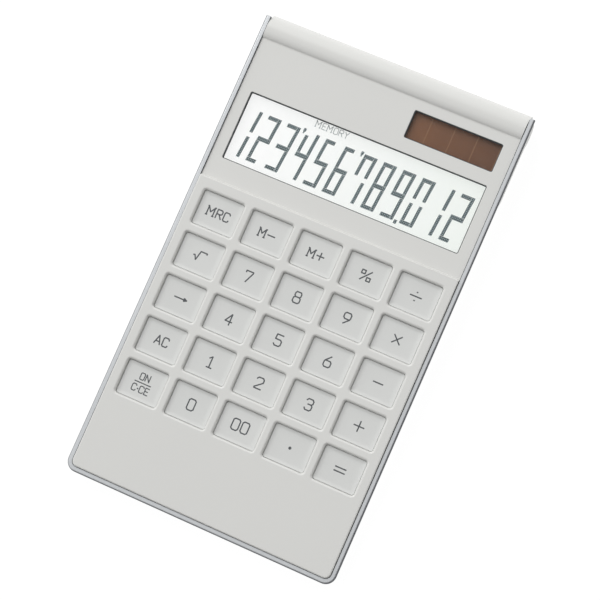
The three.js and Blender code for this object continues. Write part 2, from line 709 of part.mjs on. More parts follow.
// The height of the deck's front edge above the desk, which leaves the roll its lift.
function deckHeight() {
  return REAR_FOOT_LIFT + ROLL_R - ROLL_Y * Math.sin(TILT) - ROLL_Z * Math.cos(TILT);
}

// A place on the deck, as a point in the upright frame before the whole is centred.
function standing(y, z) {
  return [y * Math.cos(TILT) - z * Math.sin(TILT), y * Math.sin(TILT) + z * Math.cos(TILT) + deckHeight()];
}

// Pockets in the underside for the four feet, wider than the feet by a hair all round.
function footPockets() {
  const front = bothSides(FRONT_FOOT).map(([x, y]) => (
    round(x, y, FRONT_FOOT_R + FOOT_POCKET_GAP, -PAST, SLAB_BOTTOM_Z + FOOT_POCKET_DEPTH)
  ));
  const halfW = REAR_FOOT_W / 2 + FOOT_POCKET_GAP;
  const halfL = REAR_FOOT_L / 2 + FOOT_POCKET_GAP;
  const rearTop = ROLL_Z - ROLL_R + FOOT_POCKET_DEPTH;
  const rear = bothSides([REAR_FOOT_X, ROLL_Y]).map(([x, y]) => (
    block([x - halfW, x + halfW], [y - halfL, y + halfL], [-PAST, rearTop])
  ));
  return [...front, ...rear];
}

function makeFrontFoot([x, y]) {
  const [worldY, worldZ] = standing(y, SLAB_BOTTOM_Z);
  return round(x, worldY, FRONT_FOOT_R - FOOT_EDGE, 0, FOOT_EDGE, FRONT_FOOT_R)
    .add(round(x, worldY, FRONT_FOOT_R, FOOT_EDGE - JOIN, worldZ + FOOT_SINK));
}

function makeRearFoot(x) {
  const [worldY, worldZ] = standing(ROLL_Y, ROLL_Z - ROLL_R);
  const outline = roundedRect(x, worldY, REAR_FOOT_W, REAR_FOOT_L, REAR_FOOT_R);
  return raised(outline, 0, worldZ + REAR_FOOT_SINK);
}

// ---- assembly -----------------------------------------------------------------------------------

const KEY_NAMES = [
  ['key_mrc', 'key_memory_minus', 'key_memory_plus', 'key_percent', 'key_divide'],
  ['key_root', 'key_7', 'key_8', 'key_9', 'key_multiply'],
  ['key_backspace', 'key_4', 'key_5', 'key_6', 'key_minus'],
  ['key_ac', 'key_1', 'key_2', 'key_3', 'key_plus'],
  ['key_on_cce', 'key_0', 'key_00', 'key_decimal', 'key_equals'],
];

const deck = new THREE.Group();
deck.rotation.x = TILT;
deck.position.z = deckHeight();
deck.add(
  named('top_case', makeTopCase(), CASE_GREY),
  named('bottom_case', makeBottomCase(), CASE_GREY),
  named('side_frame', makeSideFrame(), FRAME_SILVER),
  named('lcd_window', lens(0, LCD_Y, LCD_W, LCD_L, LCD_R), CLEAR_LENS),
  named('lcd_glass', makeLcdGlass(), CELL_GLASS),
  named('lcd_reflector', makeLcdReflector(), REFLECTOR_WHITE),
  named('lcd_holder', makeLcdHolder(), HOLDER_WHITE),
  named('lcd_ribbon', makeLcdRibbon(), FLEX_AMBER),
  named('solar_window', lens(SOLAR_X, SOLAR_Y, SOLAR_W, SOLAR_L, SOLAR_R), CLEAR_LENS),
  named('solar_cell', makeSolarCell(), SOLAR_BROWN),
  named('solar_flex', makeSolarFlex(), FLEX_AMBER),
  named('keypad_mat', makeKeypadMat(), SILICONE_GREY),
  named('main_board', makeMainBoard(), BOARD_GREEN),
  named('chip_cover', makeChipCover(), RESIN_BLACK),
  named('capacitor', makeCapacitor(), CAN_SLEEVE),
  named('battery', makeBattery(), STEEL),
  named('battery_cover', makeBatteryCover(), CASE_GREY),
  named('battery_contact_plus', makeContactPlus(), NICKEL),
  named('battery_contact_minus', makeContactMinus(), NICKEL),
);
deck.add(...everyKey((x, y, row, column) => named(KEY_NAMES[row][column], makeKey(x, y), KEY_GREY)));
deck.add(...SCREW_PLACES.map((place, index) => named(`case_screw_${index + 1}`, makeScrew(place), STEEL)));

const calculator = new THREE.Group();
calculator.add(deck);
calculator.add(
  named('foot_front_left', makeFrontFoot([-FRONT_FOOT[0], FRONT_FOOT[1]]), RUBBER_GREY),
  named('foot_front_right', makeFrontFoot(FRONT_FOOT), RUBBER_GREY),
  named('foot_rear_left', makeRearFoot(-REAR_FOOT_X), RUBBER_GREY),
  named('foot_rear_right', makeRearFoot(REAR_FOOT_X), RUBBER_GREY),
);

// The origin is the middle of the footprint, at the height of the desk.
const assembly = new THREE.Group();
assembly.add(calculator);
assembly.updateMatrixWorld(true);
const extent = new THREE.Box3().setFromObject(assembly, true);
calculator.position.y = -(extent.min.y + extent.max.y) / 2;
assembly.updateMatrixWorld(true);

export default assembly;
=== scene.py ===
import json
import math

import bmesh
import bpy
from mathutils import Matrix, Vector


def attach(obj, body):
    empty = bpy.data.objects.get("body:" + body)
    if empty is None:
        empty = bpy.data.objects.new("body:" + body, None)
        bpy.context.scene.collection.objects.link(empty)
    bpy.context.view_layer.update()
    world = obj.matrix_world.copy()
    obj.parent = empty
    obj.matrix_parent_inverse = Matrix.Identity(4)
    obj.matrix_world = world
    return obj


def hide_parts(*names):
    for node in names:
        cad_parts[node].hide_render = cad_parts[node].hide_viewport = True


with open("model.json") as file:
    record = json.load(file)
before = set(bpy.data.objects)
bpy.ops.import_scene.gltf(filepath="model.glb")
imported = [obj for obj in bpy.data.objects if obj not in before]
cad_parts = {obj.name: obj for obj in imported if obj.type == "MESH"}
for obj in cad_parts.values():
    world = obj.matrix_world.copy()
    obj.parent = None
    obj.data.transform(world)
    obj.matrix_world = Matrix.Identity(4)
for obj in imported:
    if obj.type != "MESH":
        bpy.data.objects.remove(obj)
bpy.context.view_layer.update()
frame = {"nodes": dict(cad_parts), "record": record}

nodes = frame["nodes"]
bpy.ops.object.select_all(action="DESELECT")

# ---- The lower shell ----------------------------------------------------------------------------
# A shallow tray moulded in light grey ABS, with the lower half of the rear roll and a bulge for the
# battery bay. It is drawn out across the body and hollowed, and the screw holes, the seat of the
# round battery hatch and the pockets for the feet are cut into its floor.

# The calculator slopes up to the rear. Every piece but the feet is modelled flat on the deck, where
# x runs across from the middle, y runs back from the front edge and z = 0 is the top of the silver
# frame, and is then tilted into place. Sizes are in metres.
MM = 0.001
joints = {joint["name"]: joint for joint in frame["record"]["behaviour"]["joints"]}
CELL = Vector((-22, 155, -9.4)) * MM
TILT = math.asin(joints["key_5_press"]["axis"][1])
SLOPE = Matrix.Rotation(TILT, 4, "X")
DECK = Matrix.Translation(Vector(joints["battery_cover_turn"]["pos_m"]) - SLOPE @ CELL) @ SLOPE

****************

**Work to be completed**:
Reproduce the listing shown above in its entirety, exactly.

**Expected answer**:
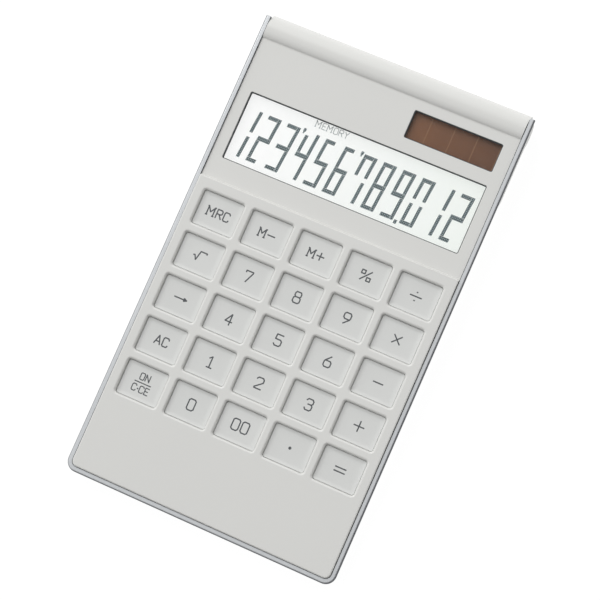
The three.js and Blender code for this object continues. Write part 2, from line 709 of part.mjs on. More parts follow.
// The height of the deck's front edge above the desk, which leaves the roll its lift.
function deckHeight() {
  return REAR_FOOT_LIFT + ROLL_R - ROLL_Y * Math.sin(TILT) - ROLL_Z * Math.cos(TILT);
}

// A place on the deck, as a point in the upright frame before the whole is centred.
function standing(y, z) {
  return [y * Math.cos(TILT) - z * Math.sin(TILT), y * Math.sin(TILT) + z * Math.cos(TILT) + deckHeight()];
}

// Pockets in the underside for the four feet, wider than the feet by a hair all round.
function footPockets() {
  const front = bothSides(FRONT_FOOT).map(([x, y]) => (
    round(x, y, FRONT_FOOT_R + FOOT_POCKET_GAP, -PAST, SLAB_BOTTOM_Z + FOOT_POCKET_DEPTH)
  ));
  const halfW = REAR_FOOT_W / 2 + FOOT_POCKET_GAP;
  const halfL = REAR_FOOT_L / 2 + FOOT_POCKET_GAP;
  const rearTop = ROLL_Z - ROLL_R + FOOT_POCKET_DEPTH;
  const rear = bothSides([REAR_FOOT_X, ROLL_Y]).map(([x, y]) => (
    block([x - halfW, x + halfW], [y - halfL, y + halfL], [-PAST, rearTop])
  ));
  return [...front, ...rear];
}

function makeFrontFoot([x, y]) {
  const [worldY, worldZ] = standing(y, SLAB_BOTTOM_Z);
  return round(x, worldY, FRONT_FOOT_R - FOOT_EDGE, 0, FOOT_EDGE, FRONT_FOOT_R)
    .add(round(x, worldY, FRONT_FOOT_R, FOOT_EDGE - JOIN, worldZ + FOOT_SINK));
}

function makeRearFoot(x) {
  const [worldY, worldZ] = standing(ROLL_Y, ROLL_Z - ROLL_R);
  const outline = roundedRect(x, worldY, REAR_FOOT_W, REAR_FOOT_L, REAR_FOOT_R);
  return raised(outline, 0, worldZ + REAR_FOOT_SINK);
}

// ---- assembly -----------------------------------------------------------------------------------

const KEY_NAMES = [
  ['key_mrc', 'key_memory_minus', 'key_memory_plus', 'key_percent', 'key_divide'],
  ['key_root', 'key_7', 'key_8', 'key_9', 'key_multiply'],
  ['key_backspace', 'key_4', 'key_5', 'key_6', 'key_minus'],
  ['key_ac', 'key_1', 'key_2', 'key_3', 'key_plus'],
  ['key_on_cce', 'key_0', 'key_00', 'key_decimal', 'key_equals'],
];

const deck = new THREE.Group();
deck.rotation.x = TILT;
deck.position.z = deckHeight();
deck.add(
  named('top_case', makeTopCase(), CASE_GREY),
  named('bottom_case', makeBottomCase(), CASE_GREY),
  named('side_frame', makeSideFrame(), FRAME_SILVER),
  named('lcd_window', lens(0, LCD_Y, LCD_W, LCD_L, LCD_R), CLEAR_LENS),
  named('lcd_glass', makeLcdGlass(), CELL_GLASS),
  named('lcd_reflector', makeLcdReflector(), REFLECTOR_WHITE),
  named('lcd_holder', makeLcdHolder(), HOLDER_WHITE),
  named('lcd_ribbon', makeLcdRibbon(), FLEX_AMBER),
  named('solar_window', lens(SOLAR_X, SOLAR_Y, SOLAR_W, SOLAR_L, SOLAR_R), CLEAR_LENS),
  named('solar_cell', makeSolarCell(), SOLAR_BROWN),
  named('solar_flex', makeSolarFlex(), FLEX_AMBER),
  named('keypad_mat', makeKeypadMat(), SILICONE_GREY),
  named('main_board', makeMainBoard(), BOARD_GREEN),
  named('chip_cover', makeChipCover(), RESIN_BLACK),
  named('capacitor', makeCapacitor(), CAN_SLEEVE),
  named('battery', makeBattery(), STEEL),
  named('battery_cover', makeBatteryCover(), CASE_GREY),
  named('battery_contact_plus', makeContactPlus(), NICKEL),
  named('battery_contact_minus', makeContactMinus(), NICKEL),
);
deck.add(...everyKey((x, y, row, column) => named(KEY_NAMES[row][column], makeKey(x, y), KEY_GREY)));
deck.add(...SCREW_PLACES.map((place, index) => named(`case_screw_${index + 1}`, makeScrew(place), STEEL)));

const calculator = new THREE.Group();
calculator.add(deck);
calculator.add(
  named('foot_front_left', makeFrontFoot([-FRONT_FOOT[0], FRONT_FOOT[1]]), RUBBER_GREY),
  named('foot_front_right', makeFrontFoot(FRONT_FOOT), RUBBER_GREY),
  named('foot_rear_left', makeRearFoot(-REAR_FOOT_X), RUBBER_GREY),
  named('foot_rear_right', makeRearFoot(REAR_FOOT_X), RUBBER_GREY),
);

// The origin is the middle of the footprint, at the height of the desk.
const assembly = new THREE.Group();
assembly.add(calculator);
assembly.updateMatrixWorld(true);
const extent = new THREE.Box3().setFromObject(assembly, true);
calculator.position.y = -(extent.min.y + extent.max.y) / 2;
assembly.updateMatrixWorld(true);

export default assembly;
=== scene.py ===
import json
import math

import bmesh
import bpy
from mathutils import Matrix, Vector


def attach(obj, body):
    empty = bpy.data.objects.get("body:" + body)
    if empty is None:
        empty = bpy.data.objects.new("body:" + body, None)
        bpy.context.scene.collection.objects.link(empty)
    bpy.context.view_layer.update()
    world = obj.matrix_world.copy()
    obj.parent = empty
    obj.matrix_parent_inverse = Matrix.Identity(4)
    obj.matrix_world = world
    return obj


def hide_parts(*names):
    for node in names:
        cad_parts[node].hide_render = cad_parts[node].hide_viewport = True


with open("model.json") as file:
    record = json.load(file)
before = set(bpy.data.objects)
bpy.ops.import_scene.gltf(filepath="model.glb")
imported = [obj for obj in bpy.data.objects if obj not in before]
cad_parts = {obj.name: obj for obj in imported if obj.type == "MESH"}
for obj in cad_parts.values():
    world = obj.matrix_world.copy()
    obj.parent = None
    obj.data.transform(world)
    obj.matrix_world = Matrix.Identity(4)
for obj in imported:
    if obj.type != "MESH":
        bpy.data.objects.remove(obj)
bpy.context.view_layer.update()
frame = {"nodes": dict(cad_parts), "record": record}

nodes = frame["nodes"]
bpy.ops.object.select_all(action="DESELECT")

# ---- The lower shell ----------------------------------------------------------------------------
# A shallow tray moulded in light grey ABS, with the lower half of the rear roll and a bulge for the
# battery bay. It is drawn out across the body and hollowed, and the screw holes, the seat of the
# round battery hatch and the pockets for the feet are cut into its floor.

# The calculator slopes up to the rear. Every piece but the feet is modelled flat on the deck, where
# x runs across from the middle, y runs back from the front edge and z = 0 is the top of the silver
# frame, and is then tilted into place. Sizes are in metres.
MM = 0.001
joints = {joint["name"]: joint for joint in frame["record"]["behaviour"]["joints"]}
CELL = Vector((-22, 155, -9.4)) * MM
TILT = math.asin(joints["key_5_press"]["axis"][1])
SLOPE = Matrix.Rotation(TILT, 4, "X")
DECK = Matrix.Translation(Vector(joints["battery_cover_turn"]["pos_m"]) - SLOPE @ CELL) @ SLOPE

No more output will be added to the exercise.